* Begin *

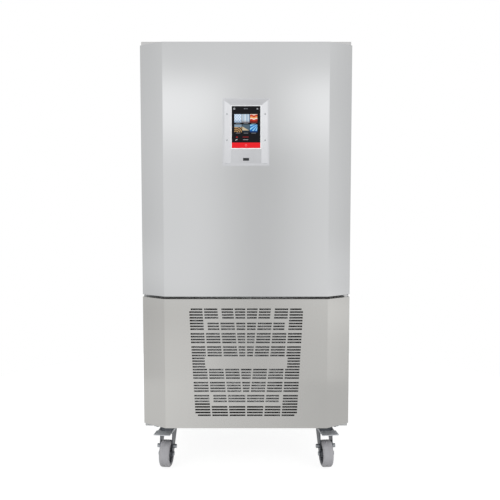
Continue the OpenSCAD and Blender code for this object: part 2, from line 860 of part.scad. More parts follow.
module condenser_fan() {
    color("#2c2f31") translate([0, cfan_y, cond_mid])
        axial_fan(cfan_r, cfan_t, cfan_hub_r, cfan_shaft_r, 5);
}

// A body of revolution with rounded ends, standing on z = 0
module capsule(r, h, edge) {
    rotate_extrude() intersection() {
        union() {
            square([r, h - edge]);
            square([r - edge, h]);
            translate([0, edge]) square([r, h - 2 * edge]);
            for (z = [edge, h - edge]) translate([r - edge, z]) circle(r = edge);
        }
        difference() {
            square([r, h]);
            difference() {
                translate([r - edge, 0]) square([edge, edge]);
                translate([r - edge, edge]) circle(r = edge);
            }
        }
    }
}

module compressor() {
    foot_h = 14;
    foot_span = comp_r * 0.85;
    color("#26282a") translate([comp_at[0], comp_at[1], deck_z]) {
        for (x = [-foot_span, foot_span], y = [-foot_span, foot_span])
            translate([x, y, 0]) cylinder(r = 13, h = foot_h);
        translate([0, 0, foot_h]) {
            block([-foot_span - 18, -foot_span - 18, 0], [foot_span + 18, foot_span + 18, 5]);
            translate([0, 0, 5]) capsule(comp_r, comp_h, 45);
            block([-comp_r - 30, -35, comp_h * 0.45], [-comp_r * 0.85, 35, comp_h * 0.45 + 80]);
        }
    }
}

module liquid_receiver() {
    color("#26282a") translate([recv_at[0], recv_at[1], deck_z]) {
        difference() {
            cylinder(r = recv_r - 8, h = 40);
            translate([0, 0, -eps]) cylinder(r = recv_r - 11, h = 42);
        }
        translate([0, 0, 20]) capsule(recv_r, recv_h, 30);
    }
}

module filter_drier() {
    color("#8e6a3e") translate([drier_at[0], drier_at[1], drier_z]) capsule(drier_r, drier_h, 12);
}
drier_z = deck_z + 180;

// Tops of the vessels that the pipes meet
comp_top = deck_z + 14 + 5 + comp_h;
recv_top = deck_z + 20 + recv_h;

module refrigerant_pipes() {
    cond_top = cond_row_z + (cond_rows - 1) * cond_pitch;
    evap_low = evap_row_z;
    loop = 25;
    out_x = cond_half + cond_pitch / 2 + 4 * pipe_r;
    front_y1 = cmotor_y + 30;
    floor_z = deck_z + 40;
    aisle_x = recv_at[0] + recv_r + 50;
    comp = comp_at;
    recv = recv_at;
    drier = drier_at;
    pass_y = comp[1] - comp_r - 20;
    pass_z = drier_z - 48;
    suction_z = deck_z + 180;
    color("#b87446") {
        // discharge line: compressor to the top row of the condenser's rear column
        pipe([[comp[0] + 30, comp[1], comp_top], [comp[0] + 30, comp[1], comp_top + loop + 8],
              [comp[0] + 30, front_y1, comp_top + loop + 8], [out_x, front_y1, comp_top + loop + 8],
              [out_x, cond_columns[1], comp_top + loop + 8], [out_x, cond_columns[1], cond_top],
              [cond_half, cond_columns[1], cond_top]], pipe_r);
        // condensate line: top row of the front column to the receiver
        pipe([[cond_half, cond_columns[0], cond_top], [out_x + loop, cond_columns[0], cond_top],
              [out_x + loop, cond_columns[0], floor_z], [out_x + loop, front_y1, floor_z],
              [aisle_x, front_y1, floor_z], [aisle_x, recv[1], floor_z],
              [aisle_x, recv[1], recv_top + loop], [recv[0] + 15, recv[1], recv_top + loop],
              [recv[0] + 15, recv[1], recv_top]], pipe_r);
        // liquid line: receiver to the drier
        pipe([[recv[0] - 15, recv[1], recv_top], [recv[0] - 15, recv[1], recv_top + loop],
              [recv[0] - 15, drier[1], recv_top + loop], [drier[0], drier[1], recv_top + loop],
              [drier[0], drier[1], drier_z + drier_h]], pipe_r);
        // liquid line: drier to the evaporator's front column
        pipe([[drier[0], drier[1], drier_z], [drier[0], drier[1], pass_z], [drier[0], pass_y, pass_z],
              [riser_at[0], pass_y, pass_z], [riser_at[0], riser_at[1], pass_z],
              [riser_at[0], riser_at[1], evap_low], [-evap_half, riser_at[1], evap_low]], pipe_r);
        // suction line: evaporator's rear column to the compressor
        pipe([[-evap_half, suction_at[1], evap_low], [suction_at[0], suction_at[1], evap_low],
              [suction_at[0], suction_at[1], suction_z], [comp[0], suction_at[1], suction_z],
              [comp[0], comp[1] + comp_r, suction_z]], suction_r);
    }
}

module electrical_box() {
    at = ebox_at;
    color("#bfc1bf") {
        difference() {
            block([at[0], at[1], deck_z], [at[0] + ebox_w, at[1] + ebox_d, deck_z + ebox_h]);
            block([at[0] + ebox_t, at[1] - eps, deck_z + ebox_t],
                  [at[0] + ebox_w - ebox_t, at[1] + ebox_d - ebox_t, deck_z + ebox_h - ebox_t]);
        }
        for (i = [0:2]) block([at[0] + 20, at[1] + ebox_d - ebox_t - 70, deck_z + 60 + i * 105],
                              [at[0] + ebox_w - 20, at[1] + ebox_d - ebox_t, deck_z + 130 + i * 105]);
    }
}

module electrical_cover() {
    at = ebox_at;
    color("#a9abaa") block([at[0], at[1] - ebox_t, deck_z], [at[0] + ebox_w, at[1], deck_z + ebox_h]);
}

// ---- door ----

// The plan outline that the door and the service panel share, without the grip
front_outline = [
    [-half_w + chamfer_w, front_y], [half_w - chamfer_w, front_y], [half_w, front_y + chamfer_d],
    [half_w, door_back_y], [-half_w, door_back_y], [-half_w, front_y + chamfer_d]
];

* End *

- _THE TASK_: Output the full listing exactly as it stands.

- _EXERCISE RESPONSE_:
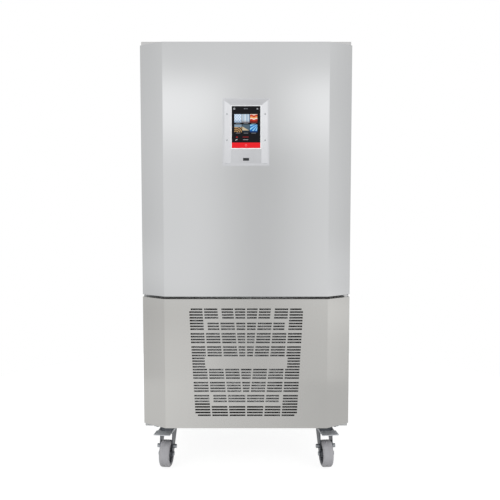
Continue the OpenSCAD and Blender code for this object: part 2, from line 860 of part.scad. More parts follow.
module condenser_fan() {
    color("#2c2f31") translate([0, cfan_y, cond_mid])
        axial_fan(cfan_r, cfan_t, cfan_hub_r, cfan_shaft_r, 5);
}

// A body of revolution with rounded ends, standing on z = 0
module capsule(r, h, edge) {
    rotate_extrude() intersection() {
        union() {
            square([r, h - edge]);
            square([r - edge, h]);
            translate([0, edge]) square([r, h - 2 * edge]);
            for (z = [edge, h - edge]) translate([r - edge, z]) circle(r = edge);
        }
        difference() {
            square([r, h]);
            difference() {
                translate([r - edge, 0]) square([edge, edge]);
                translate([r - edge, edge]) circle(r = edge);
            }
        }
    }
}

module compressor() {
    foot_h = 14;
    foot_span = comp_r * 0.85;
    color("#26282a") translate([comp_at[0], comp_at[1], deck_z]) {
        for (x = [-foot_span, foot_span], y = [-foot_span, foot_span])
            translate([x, y, 0]) cylinder(r = 13, h = foot_h);
        translate([0, 0, foot_h]) {
            block([-foot_span - 18, -foot_span - 18, 0], [foot_span + 18, foot_span + 18, 5]);
            translate([0, 0, 5]) capsule(comp_r, comp_h, 45);
            block([-comp_r - 30, -35, comp_h * 0.45], [-comp_r * 0.85, 35, comp_h * 0.45 + 80]);
        }
    }
}

module liquid_receiver() {
    color("#26282a") translate([recv_at[0], recv_at[1], deck_z]) {
        difference() {
            cylinder(r = recv_r - 8, h = 40);
            translate([0, 0, -eps]) cylinder(r = recv_r - 11, h = 42);
        }
        translate([0, 0, 20]) capsule(recv_r, recv_h, 30);
    }
}

module filter_drier() {
    color("#8e6a3e") translate([drier_at[0], drier_at[1], drier_z]) capsule(drier_r, drier_h, 12);
}
drier_z = deck_z + 180;

// Tops of the vessels that the pipes meet
comp_top = deck_z + 14 + 5 + comp_h;
recv_top = deck_z + 20 + recv_h;

module refrigerant_pipes() {
    cond_top = cond_row_z + (cond_rows - 1) * cond_pitch;
    evap_low = evap_row_z;
    loop = 25;
    out_x = cond_half + cond_pitch / 2 + 4 * pipe_r;
    front_y1 = cmotor_y + 30;
    floor_z = deck_z + 40;
    aisle_x = recv_at[0] + recv_r + 50;
    comp = comp_at;
    recv = recv_at;
    drier = drier_at;
    pass_y = comp[1] - comp_r - 20;
    pass_z = drier_z - 48;
    suction_z = deck_z + 180;
    color("#b87446") {
        // discharge line: compressor to the top row of the condenser's rear column
        pipe([[comp[0] + 30, comp[1], comp_top], [comp[0] + 30, comp[1], comp_top + loop + 8],
              [comp[0] + 30, front_y1, comp_top + loop + 8], [out_x, front_y1, comp_top + loop + 8],
              [out_x, cond_columns[1], comp_top + loop + 8], [out_x, cond_columns[1], cond_top],
              [cond_half, cond_columns[1], cond_top]], pipe_r);
        // condensate line: top row of the front column to the receiver
        pipe([[cond_half, cond_columns[0], cond_top], [out_x + loop, cond_columns[0], cond_top],
              [out_x + loop, cond_columns[0], floor_z], [out_x + loop, front_y1, floor_z],
              [aisle_x, front_y1, floor_z], [aisle_x, recv[1], floor_z],
              [aisle_x, recv[1], recv_top + loop], [recv[0] + 15, recv[1], recv_top + loop],
              [recv[0] + 15, recv[1], recv_top]], pipe_r);
        // liquid line: receiver to the drier
        pipe([[recv[0] - 15, recv[1], recv_top], [recv[0] - 15, recv[1], recv_top + loop],
              [recv[0] - 15, drier[1], recv_top + loop], [drier[0], drier[1], recv_top + loop],
              [drier[0], drier[1], drier_z + drier_h]], pipe_r);
        // liquid line: drier to the evaporator's front column
        pipe([[drier[0], drier[1], drier_z], [drier[0], drier[1], pass_z], [drier[0], pass_y, pass_z],
              [riser_at[0], pass_y, pass_z], [riser_at[0], riser_at[1], pass_z],
              [riser_at[0], riser_at[1], evap_low], [-evap_half, riser_at[1], evap_low]], pipe_r);
        // suction line: evaporator's rear column to the compressor
        pipe([[-evap_half, suction_at[1], evap_low], [suction_at[0], suction_at[1], evap_low],
              [suction_at[0], suction_at[1], suction_z], [comp[0], suction_at[1], suction_z],
              [comp[0], comp[1] + comp_r, suction_z]], suction_r);
    }
}

module electrical_box() {
    at = ebox_at;
    color("#bfc1bf") {
        difference() {
            block([at[0], at[1], deck_z], [at[0] + ebox_w, at[1] + ebox_d, deck_z + ebox_h]);
            block([at[0] + ebox_t, at[1] - eps, deck_z + ebox_t],
                  [at[0] + ebox_w - ebox_t, at[1] + ebox_d - ebox_t, deck_z + ebox_h - ebox_t]);
        }
        for (i = [0:2]) block([at[0] + 20, at[1] + ebox_d - ebox_t - 70, deck_z + 60 + i * 105],
                              [at[0] + ebox_w - 20, at[1] + ebox_d - ebox_t, deck_z + 130 + i * 105]);
    }
}

module electrical_cover() {
    at = ebox_at;
    color("#a9abaa") block([at[0], at[1] - ebox_t, deck_z], [at[0] + ebox_w, at[1], deck_z + ebox_h]);
}

// ---- door ----

// The plan outline that the door and the service panel share, without the grip
front_outline = [
    [-half_w + chamfer_w, front_y], [half_w - chamfer_w, front_y], [half_w, front_y + chamfer_d],
    [half_w, door_back_y], [-half_w, door_back_y], [-half_w, front_y + chamfer_d]
];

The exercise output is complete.